A researcher based in the School of Pharmacy is leading a study that’s benefitting from support from the Canadian Institutes of Health Research (CIHR) and the Canadian Cancer Society.
Dr. Hai Nguyen, associate professor and Canada Research Chair (Tier 2) in Health Policy Evaluation and Health Care Sustainability, and his team is receiving $100,000 for a project titled, Behavioural and Health Effects of Alcohol Policy Changes During COVID-19 in Canada.
Collaborators include Drs. Shweta Mital, School of Pharmacy, Rick Audas, Faculty of Medicine and John Weber, School of Pharmacy.
On Thursday, April 21, Carolyn Bennett, minister of Mental Health and Addictions and associate minister of Health, announced nearly $2 million for 20 research projects across the country that will inform policies and interventions to reduce alcohol-related harms in Canada.
Minister Bennett visited Signal Hill Campus to host an in-person and virtual meeting with the researchers and other recipients of funding from across the country. She was joined by Joanne Thompson, member of Parliament, St. John’s East, as well as other federal colleagues.
John Haggie, provincial minister, Health and Community Services, participated virtually.
“Memorial University has a record of world-class research that informs real-world decision making and policies.”
Dr. Neil Bose, vice-president (research), and Dr. Shawn Bugden, dean, School of Pharmacy, also attended.
Dr. Nguyen’s research will examine the impacts of COVID-19 pandemic-related changes in alcohol policies, such as deeming liquor retail sales as an essential service during the pandemic lockdowns, on the behaviour and health outcomes of Canadians.
This research will provide timely evidence on the effects of these policies to inform further action or policy decisions.
“The funding will provide us with critical support to conduct this timely research.”

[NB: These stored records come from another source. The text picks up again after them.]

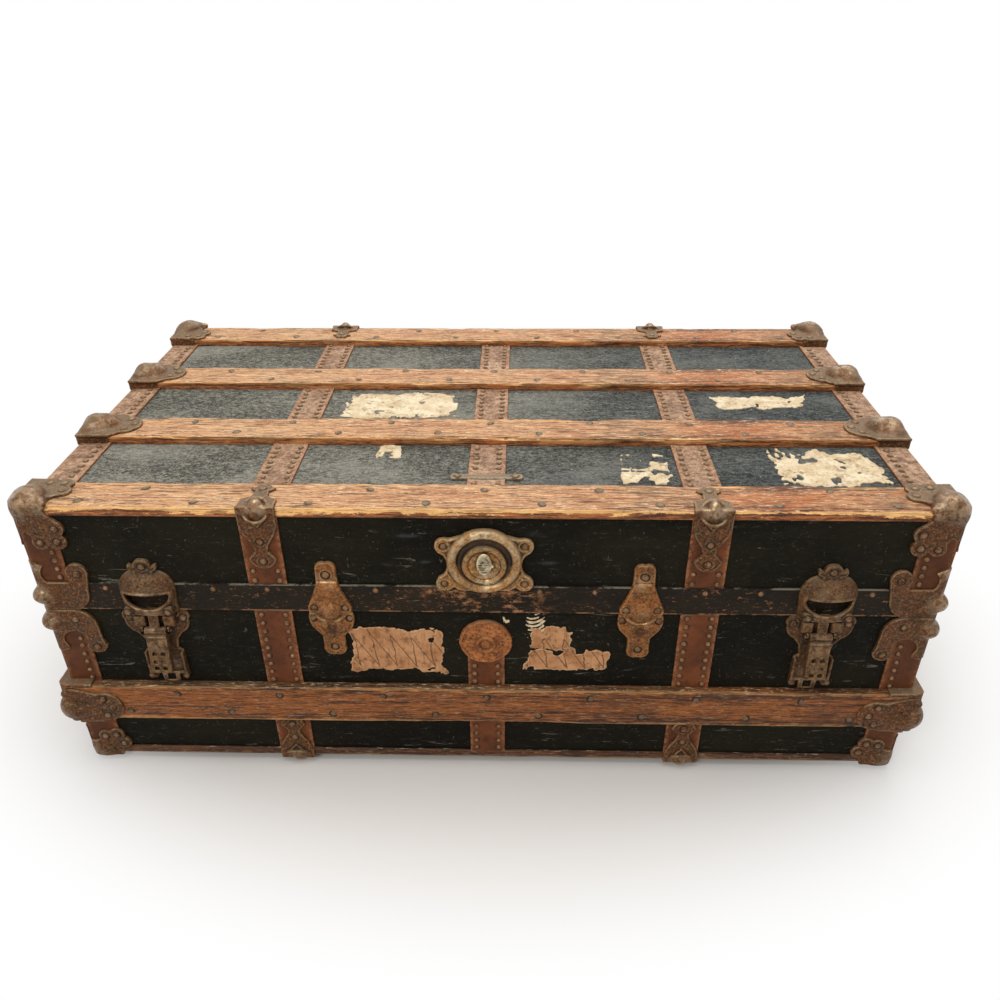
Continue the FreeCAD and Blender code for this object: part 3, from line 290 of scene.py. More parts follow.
class Finish(Tree):
    """A material with noise, masks and bumps measured in millimetres."""

    def __init__(self, name, **constants):
        self.material = bpy.data.materials.new(name)
        self.material.use_nodes = True
        super().__init__(self.material.node_tree)
        self.shader = self.tree.nodes["Principled BSDF"]
        for socket, value in constants.items():
            self.shader.inputs[socket.replace("_", " ")].default_value = value
        self.place = self.node("ShaderNodeTexCoord", {}, {}, "Object")
        self.facing = self.node("ShaderNodeTexCoord", {}, {}, "Normal")

    def along(self, attribute):
        """Patterns from here on read a stored position, such as one that runs with a board."""
        self.place = self.node("ShaderNodeAttribute", {"attribute_name": attribute}, {}, "Vector")
        return self

    def mark(self, attribute):
        return self.node("ShaderNodeAttribute", {"attribute_name": attribute}, {}, "Fac")

    def at(self, size, shift, stretch=(1, 1, 1)):
        """The place on the surface, counted in pattern cells of the size given."""
        scale = tuple(1 / (size * MM * s) for s in stretch)
        inputs = {0: self.place, 1: scale, 2: (shift, shift * 0.7, shift * 1.3)}
        return self.node("ShaderNodeVectorMath", {"operation": "MULTIPLY_ADD"}, inputs)

    def noise(self, size, shift, detail, rough=0.55, stretch=(1, 1, 1), warp=0.0):
        inputs = {"Vector": self.at(size, shift, stretch), "Scale": 1.0, "Detail": detail}
        return self.node("ShaderNodeTexNoise", {}, inputs | {"Roughness": rough, "Distortion": warp})

    def cells(self, size, shift):
        inputs = {"Vector": self.at(size, shift), "Scale": 1.0}
        return self.node("ShaderNodeTexVoronoi", {"feature": "F1"}, inputs, "Distance")

    def colours(self, value, *stops):
        stops = [(place, tone(colour)) for place, colour in stops]
        return self.node("ShaderNodeValToRGB", {"stops": stops}, {"Fac": value})

    def mix(self, mask, under, over):
        """The colour under, painted with the colour over where the mask is 1."""
        inputs = {"Factor": mask, 6: tone(under), 7: tone(over)}
        return self.node("ShaderNodeMix", {"data_type": "RGBA"}, inputs, 2)

    def coat(self, mask, over):
        """Paints what the finish has so far with one more colour."""
        self.colour = self.mix(mask, self.colour, over)

    def dust_and_top_light(self, high=0.95):
        """1 on what faces up and 0 on what stands upright. The finishes lay dust with it, and some also the
        lighter colour painted on tops for the light that falls on them.
        """
        return self.facing.part("Z").rise(0.5, high)

    def bumped(self, *heights):
        """Lays bumps over each other. Each is a height from 0 to 1 and its depth in millimetres."""
        normal = None
        for height, depth in heights:
            inputs = {"Height": height, "Distance": depth * MM, "Strength": 1.0}
            if normal:
                inputs["Normal"] = normal
            normal = self.node("ShaderNodeBump", {}, inputs, "Normal")
        self.wear(Normal=normal)

    def wear(self, **sockets):
        """Links what varies over the surface to the shader."""
        for name, wire in sockets.items():
            self.tree.links.new(wire.socket, self.shader.inputs[name.replace("_", " ")])

    def worn(self, rough):
        """The material, once its colour is painted."""
        self.wear(Base_Color=self.colour, Roughness=rough)
        return self.material


# %% [markdown]
# ## A strip swept along a path
# Slats, fibre straps and the steel rim band are all one section drawn along a line. Extruding each by hand
# would work, but a Geometry Nodes sweep keeps the section and the path apart, so both stay easy to change.
# The tree turns the path into a curve, keeps the section's outer side outwards, sweeps it, and then roughens
# it: long splinters are bitten out of the marked edges, and the faces ripple a little. It also stores `grain`,
# a place counted along the strip, across it and through it, which lets wood grain follow any board.

# %% The sweep tree
class Growth(Tree):
    """A geometry tree with named inputs."""

    def __init__(self, name, **sockets):
        group = bpy.data.node_groups.new(name, "GeometryNodeTree")
        for socket, kind in sockets.items():
            title = socket.replace("_", " ")
            group.interface.new_socket(title, in_out="INPUT", socket_type="NodeSocket" + kind)
        group.interface.new_socket("Grown", in_out="OUTPUT", socket_type="NodeSocketGeometry")
        super().__init__(group)
        self.node("NodeGroupInput")
        self.given = {s.name: Wire(self, s) for s in self.last.outputs}

    def stored(self, name, kind="FLOAT"):
        return self.node("GeometryNodeInputNamedAttribute", {"data_type": kind}, {"Name": name})

    def store(self, geometry, name, value, kind="FLOAT"):
        inputs = {"Geometry": geometry, "Name": name, "Value": value}
        return self.node("GeometryNodeStoreNamedAttribute", {"data_type": kind, "domain": "POINT"}, inputs)

    def finished(self, geometry):
        """Ends the tree: instances become plain mesh, and all of it gets the finish."""
        real = self.node("GeometryNodeRealizeInstances", {}, {0: geometry})
        painted = self.node("GeometryNodeSetMaterial", {}, {"Geometry": real, "Material": self.given["Finish"]})
        self.node("NodeGroupOutput", {}, {0: painted})
        return self.tree


def sweep_tree():
    numbers = dict.fromkeys(("Ripple", "Chip", "Chip_length", "Seed", "Chip_share"), "Float")
    t = Growth("Swept strip", Path="Geometry", Section="Object", **numbers, Finish="Material")
    given, stored, store = t.given, t.stored, t.store
    curve = t.node("GeometryNodeMeshToCurve", {}, {0: given["Path"]})
    outward = stored("out", "FLOAT_VECTOR")
    curve = t.node("GeometryNodeSetCurveNormal", {"mode": "FREE"}, {0: curve, "Normal": outward})
    curve = store(curve, "run", t.node("GeometryNodeSplineParameter", {}, {}, "Length"))
    section = t.node("GeometryNodeObjectInfo", {}, {"Object": given["Section"]}, "Geometry")
    spot = t.node("GeometryNodeInputPosition")
    section = store(section, "through", spot.part("X"))
    section = store(section, "across", spot.part("Y"))
    section = t.node("GeometryNodeMeshToCurve", {}, {0: section})
    strip = t.node("GeometryNodeCurveToMesh", {}, {"Curve": curve, "Profile Curve": section, "Fill Caps": True})
    grain = t.node("ShaderNodeCombineXYZ", {}, {0: stored("run"), 1: stored("across"), 2: stored("through")})
    strip = store(strip, "grain", grain, "FLOAT_VECTOR")
    seed = given["Seed"]
    shift = t.node("ShaderNodeCombineXYZ", {}, {0: seed, 1: seed * 0.37, 2: seed * 0.61})
    grain = stored("grain", "FLOAT_VECTOR")
    place = t.node("ShaderNodeVectorMath", {"operation": "ADD"}, {0: grain, 1: shift})

    def noise(cell, detail):
        stretched = t.node("ShaderNodeVectorMath", {"operation": "DIVIDE"}, {0: place, 1: cell})
        return t.node("ShaderNodeTexNoise", {}, {"Vector": stretched, "Scale": 1.0, "Detail": detail})

    long_cell = t.node("ShaderNodeCombineXYZ", {}, {0: given["Chip length"], 1: 0.004, 2: 0.004})
    torn = noise(long_cell, 4.0)
    bite = stored("edge") * (torn + given["Chip share"]).rise(0.52, 0.64)
    ripple = (noise((0.05, 0.012, 0.012), 3.0) - 0.5) * given["Ripple"]
    strip = store(strip, "bite", bite)
    depth = ripple - stored("bite") * given["Chip"] * (0.4 + noise((0.006, 0.002, 0.002), 2.0))
    out = t.node("GeometryNodeInputNormal")
    offset = t.node("ShaderNodeVectorMath", {"operation": "SCALE"}, {0: out, "Scale": depth})
    strip = t.node("GeometryNodeSetPosition", {}, {"Geometry": strip, "Offset": offset})
    return t.finished(strip)


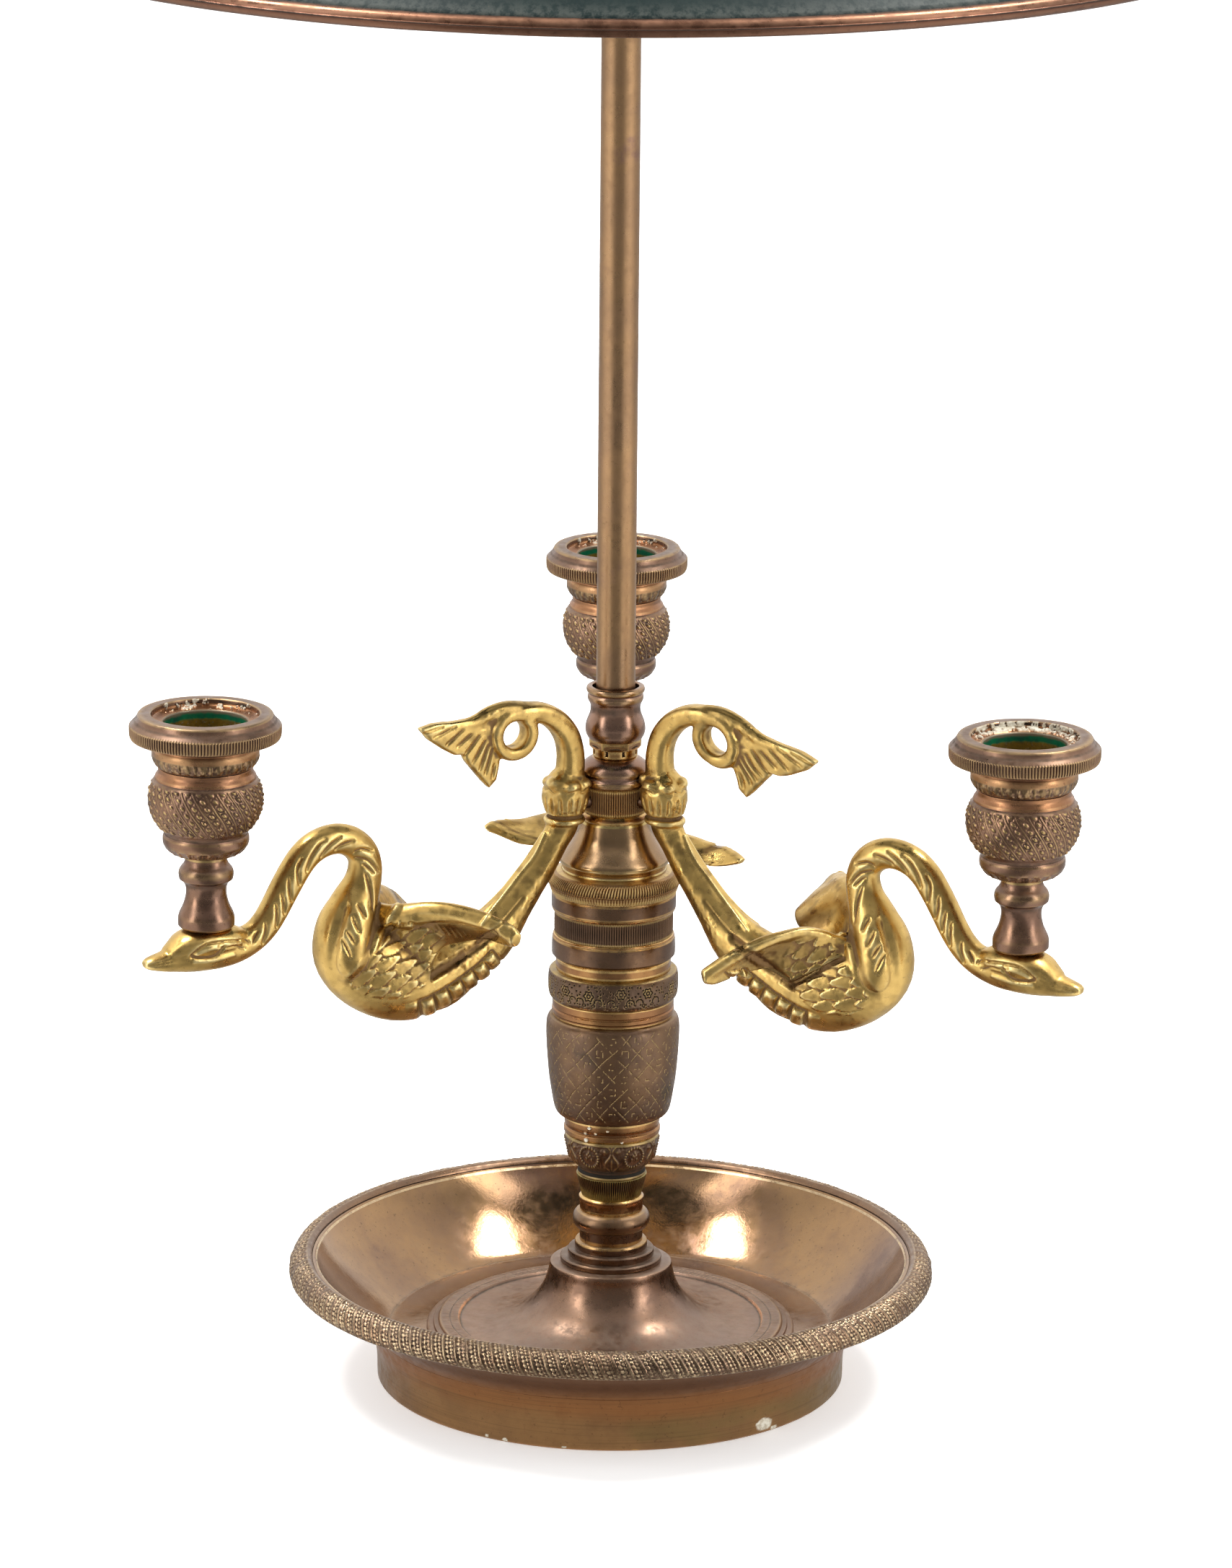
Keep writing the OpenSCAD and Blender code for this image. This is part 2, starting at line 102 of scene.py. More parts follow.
def vnoise(x, y, z, seed=0):
    """Smooth value noise from -1 to 1 with cells of size 1."""
    x, y, z = np.broadcast_arrays(x, y, z)
    ix, iy, iz = (np.floor(v).astype(np.int64) for v in (x, y, z))
    fx, fy, fz = x - ix, y - iy, z - iz
    fx, fy, fz = (v * v * (3 - 2 * v) for v in (fx, fy, fz))
    out = 0
    for a in (0, 1):
        for b in (0, 1):
            for c in (0, 1):
                w = (
                    (fx if a else 1 - fx)
                    * (fy if b else 1 - fy)
                    * (fz if c else 1 - fz)
                )
                out = out + w * hash3(ix + a, iy + b, iz + c, seed)
    return out * 2 - 1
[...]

“It is important to understand the impacts that these alcohol policy changes had not only on alcohol consumption and use of other substances but also on mental health and other health outcomes of Canadians,” Dr. Nguyen told the Gazette during an interview.
“This evidence is especially important as provinces are currently considering whether to make these policy changes permanent. The funding will provide us with critical support to conduct this timely research.”
Across the country, the funding will support projects examining interventions to prevent, treat, and reduce the harms of problematic alcohol use. In addition, researchers will investigate the effects of alcohol use and related health and psychosocial on specific populations and determinants of health.
“Alcohol use continues to be a significant risk to the health outcomes of individuals, families and communities,” Minister Bennett said in a release.
“Today’s investment will help our government inform policies to prevent and reduce alcohol-related harm, while giving us strategies to better support the health of people across Canada. Congratulations to the researchers, we look forward to putting the results of your important work into evidence-based policy and practices.”
The funding will support projects that will evaluate policies, programs and practices that regulate alcohol and that have the potential to impact health.
“Memorial University has a record of world-class research that informs real-world decision making and policies,” Ms. Thompson noted.
“With this funding into Dr. Nguyen’s research, we will gain critical insight into how we can best support the health of Canadians as it relates to alcohol-related harms.”
The research projects supported by the funding will also generate data and evidence that will increase the knowledge base on alcohol-related harms and how to prevent and treat them and inform future larger-scale research projects.
“Understanding the effects of alcohol on individuals and society is essential to develop appropriate programs and policies to support the health of all people in Canada,” said Dr. Samuel Weiss, scientific director, CIHR Institute of Neurosciences, Mental Health and Addiction.
“CIHR is pleased to support high-quality research that will generate the evidence to advance our understanding of alcohol use, foster alcohol-related research capacity and reduce the alcohol-related harms experienced by groups at increased risk.”
Research shows that alcohol use increased during the COVID-19 pandemic.
Data from the Chief Public Health Officer’s Report on the State of Public Health in Canada (2020) found that alcohol use rose 14 per cent during the first weeks of the pandemic and an additional 5.2 per cent by May 2020.
“Drinking alcohol raises an individual’s risk of developing at least six different types of cancer,” noted Stuart Edmonds, executive vice-president, mission – research and advocacy, with the Canadian Cancer Society.
“Research is critical to guide effective policies and interventions to increase people’s awareness of how alcohol increases the risk of cancer and to reduce alcohol consumption.”